___ MATERIAL PROVIDED

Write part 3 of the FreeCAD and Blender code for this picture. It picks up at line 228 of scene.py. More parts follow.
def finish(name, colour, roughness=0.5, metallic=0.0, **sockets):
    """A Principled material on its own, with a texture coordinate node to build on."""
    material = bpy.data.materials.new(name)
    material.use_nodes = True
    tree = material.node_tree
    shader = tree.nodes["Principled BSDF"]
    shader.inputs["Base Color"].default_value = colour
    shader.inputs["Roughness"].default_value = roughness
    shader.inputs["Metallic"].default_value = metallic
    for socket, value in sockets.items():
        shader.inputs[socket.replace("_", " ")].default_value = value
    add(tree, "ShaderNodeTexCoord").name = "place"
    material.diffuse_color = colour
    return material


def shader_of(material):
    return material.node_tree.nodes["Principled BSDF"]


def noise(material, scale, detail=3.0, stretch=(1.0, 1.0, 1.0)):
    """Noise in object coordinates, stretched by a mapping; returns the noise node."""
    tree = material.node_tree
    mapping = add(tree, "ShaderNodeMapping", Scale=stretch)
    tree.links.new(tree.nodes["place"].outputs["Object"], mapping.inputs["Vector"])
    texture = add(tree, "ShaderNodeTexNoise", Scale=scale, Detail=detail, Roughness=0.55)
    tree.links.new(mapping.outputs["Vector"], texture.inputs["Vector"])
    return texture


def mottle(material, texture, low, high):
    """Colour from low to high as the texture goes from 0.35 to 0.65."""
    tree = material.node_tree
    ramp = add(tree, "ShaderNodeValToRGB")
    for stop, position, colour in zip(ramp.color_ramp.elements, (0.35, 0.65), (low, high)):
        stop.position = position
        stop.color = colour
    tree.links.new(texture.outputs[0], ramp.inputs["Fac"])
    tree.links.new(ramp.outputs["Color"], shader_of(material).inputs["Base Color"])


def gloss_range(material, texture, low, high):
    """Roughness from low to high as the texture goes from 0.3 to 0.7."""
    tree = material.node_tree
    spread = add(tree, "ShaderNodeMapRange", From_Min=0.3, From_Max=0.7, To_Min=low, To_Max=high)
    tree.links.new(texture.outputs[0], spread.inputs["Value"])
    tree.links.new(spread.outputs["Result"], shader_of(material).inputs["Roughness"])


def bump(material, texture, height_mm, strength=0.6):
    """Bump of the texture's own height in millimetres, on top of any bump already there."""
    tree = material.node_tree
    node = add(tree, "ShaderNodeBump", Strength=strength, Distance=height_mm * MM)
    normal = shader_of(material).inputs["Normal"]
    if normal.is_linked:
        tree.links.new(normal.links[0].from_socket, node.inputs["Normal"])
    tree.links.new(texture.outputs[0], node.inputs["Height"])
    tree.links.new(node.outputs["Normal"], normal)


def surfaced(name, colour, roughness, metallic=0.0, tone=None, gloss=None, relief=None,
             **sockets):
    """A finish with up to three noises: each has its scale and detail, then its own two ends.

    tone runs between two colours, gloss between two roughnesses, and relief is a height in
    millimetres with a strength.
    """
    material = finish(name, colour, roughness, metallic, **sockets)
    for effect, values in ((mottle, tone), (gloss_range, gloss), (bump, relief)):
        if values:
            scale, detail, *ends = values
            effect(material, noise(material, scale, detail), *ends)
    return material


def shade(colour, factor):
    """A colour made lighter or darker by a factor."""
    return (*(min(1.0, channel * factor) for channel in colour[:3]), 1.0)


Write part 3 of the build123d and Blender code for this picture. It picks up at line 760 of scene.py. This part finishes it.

______

■ DIRECTIONS FOR THIS TASK: Answer with a single number: the count of lines holding the word "Write".

■ ANSWER TO THE EXERCISE: 2